Give every line below again, exactly.

>> Start Given material

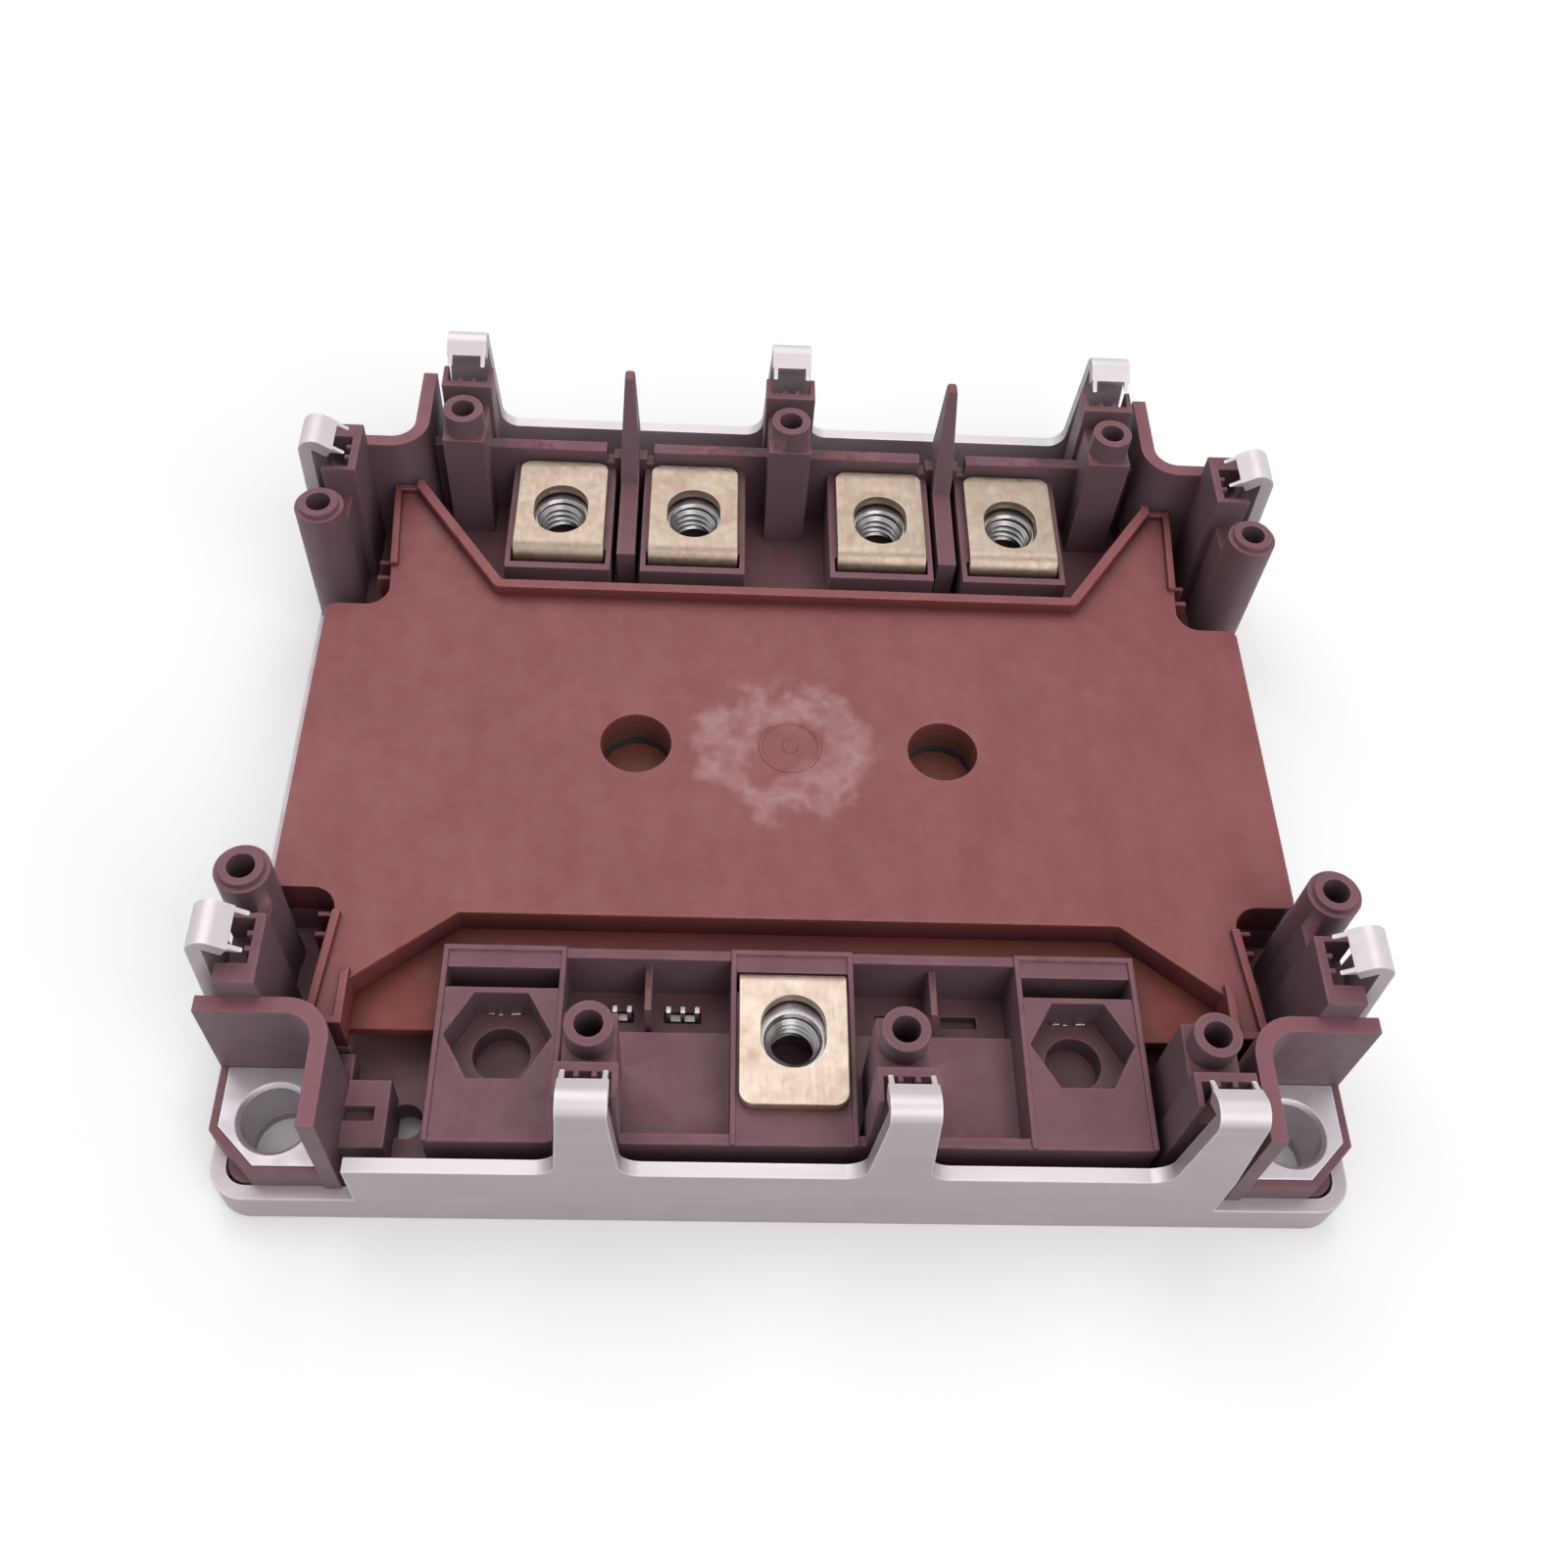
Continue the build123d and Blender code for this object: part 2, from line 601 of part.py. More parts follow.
# Housing: one moulding with the deck, core wall, corners, columns and terminal rows
with BuildPart() as housing:
    with BuildSketch(Plane.XY.offset(sheet)):
        RectangleRounded(deck_length, deck_width, tray_corner - sheet)
        with Locations((0, window_middle)):
            Rectangle(window_length, window_width, mode=Mode.SUBTRACT)
    extrude(amount=deck_top - sheet)
    with BuildSketch(Plane.XY.offset(deck_top)):
        add(cover_shape)
        add(core_inner, mode=Mode.SUBTRACT)
    extrude(amount=cover_seat - deck_top)
    # front row: a long block, the rims round its terminal faces, and two bays
    with BuildSketch(Plane.XY.offset(deck_top)):
        with Locations((0, row_middle)):
            Rectangle(2 * row_half, row_depth)
    extrude(amount=row_top - deck_top)
    with BuildSketch(Plane.XY.offset(row_top)):
        with Locations(*[(x, row_front) for x in front_block_xs]):
            Rectangle(block_width, row_depth, align=(Align.CENTER, Align.MIN))
            face_depth = row_depth - row_rim
            Rectangle(face_length, face_depth, align=(Align.CENTER, Align.MIN), mode=Mode.SUBTRACT)
    extrude(amount=row_rim_rise)
    with BuildSketch(Plane.XY.offset(row_top)):
        with Locations(*[(x, row_middle) for x in bay_xs]):
            Rectangle(bay_length, row_depth - 2 * row_wall)
    extrude(amount=bay_floor - row_top, mode=Mode.SUBTRACT)
    with BuildSketch(Plane.XY.offset(row_top)):
        with Locations(*[(x, bay_rear) for x in bay_xs]):
            Rectangle(bay_length, bay_channel, align=(Align.CENTER, Align.MAX))
    extrude(amount=deck_top - row_top, mode=Mode.SUBTRACT)
    with BuildSketch(Plane.XY.offset(deck_top)):
        with Locations(*[(x, bay_rear) for x in bay_xs]):
            Rectangle(bay_rib, bay_rib_depth, align=(Align.CENTER, Align.MAX))
    extrude(amount=bay_rib_top - deck_top)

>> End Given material

* **Answer below**
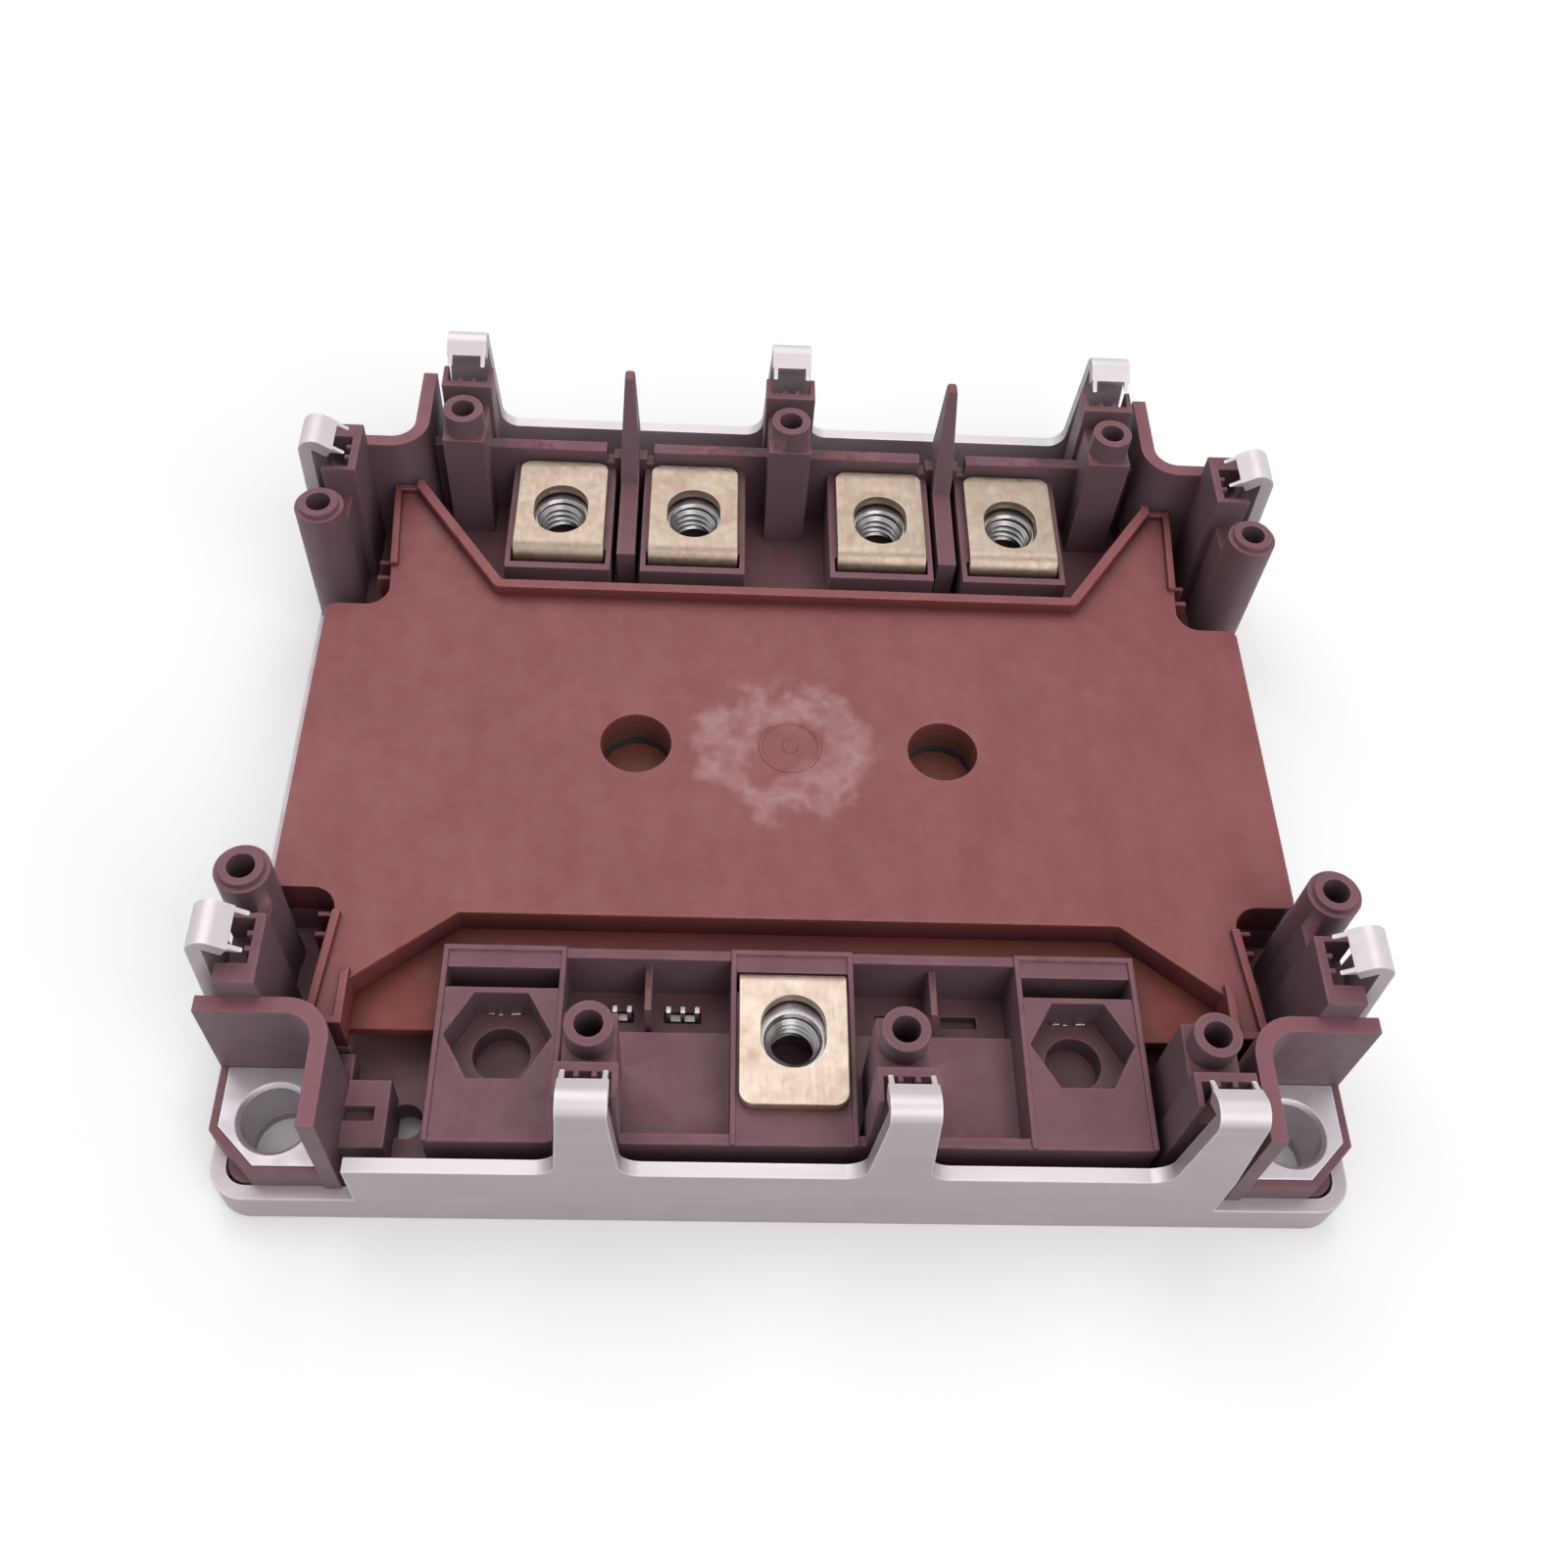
Continue the build123d and Blender code for this object: part 2, from line 601 of part.py. More parts follow.
# Housing: one moulding with the deck, core wall, corners, columns and terminal rows
with BuildPart() as housing:
    with BuildSketch(Plane.XY.offset(sheet)):
        RectangleRounded(deck_length, deck_width, tray_corner - sheet)
        with Locations((0, window_middle)):
            Rectangle(window_length, window_width, mode=Mode.SUBTRACT)
    extrude(amount=deck_top - sheet)
    with BuildSketch(Plane.XY.offset(deck_top)):
        add(cover_shape)
        add(core_inner, mode=Mode.SUBTRACT)
    extrude(amount=cover_seat - deck_top)
    # front row: a long block, the rims round its terminal faces, and two bays
    with BuildSketch(Plane.XY.offset(deck_top)):
        with Locations((0, row_middle)):
            Rectangle(2 * row_half, row_depth)
    extrude(amount=row_top - deck_top)
    with BuildSketch(Plane.XY.offset(row_top)):
        with Locations(*[(x, row_front) for x in front_block_xs]):
            Rectangle(block_width, row_depth, align=(Align.CENTER, Align.MIN))
            face_depth = row_depth - row_rim
            Rectangle(face_length, face_depth, align=(Align.CENTER, Align.MIN), mode=Mode.SUBTRACT)
    extrude(amount=row_rim_rise)
    with BuildSketch(Plane.XY.offset(row_top)):
        with Locations(*[(x, row_middle) for x in bay_xs]):
            Rectangle(bay_length, row_depth - 2 * row_wall)
    extrude(amount=bay_floor - row_top, mode=Mode.SUBTRACT)
    with BuildSketch(Plane.XY.offset(row_top)):
        with Locations(*[(x, bay_rear) for x in bay_xs]):
            Rectangle(bay_length, bay_channel, align=(Align.CENTER, Align.MAX))
    extrude(amount=deck_top - row_top, mode=Mode.SUBTRACT)
    with BuildSketch(Plane.XY.offset(deck_top)):
        with Locations(*[(x, bay_rear) for x in bay_xs]):
            Rectangle(bay_rib, bay_rib_depth, align=(Align.CENTER, Align.MAX))
    extrude(amount=bay_rib_top - deck_top)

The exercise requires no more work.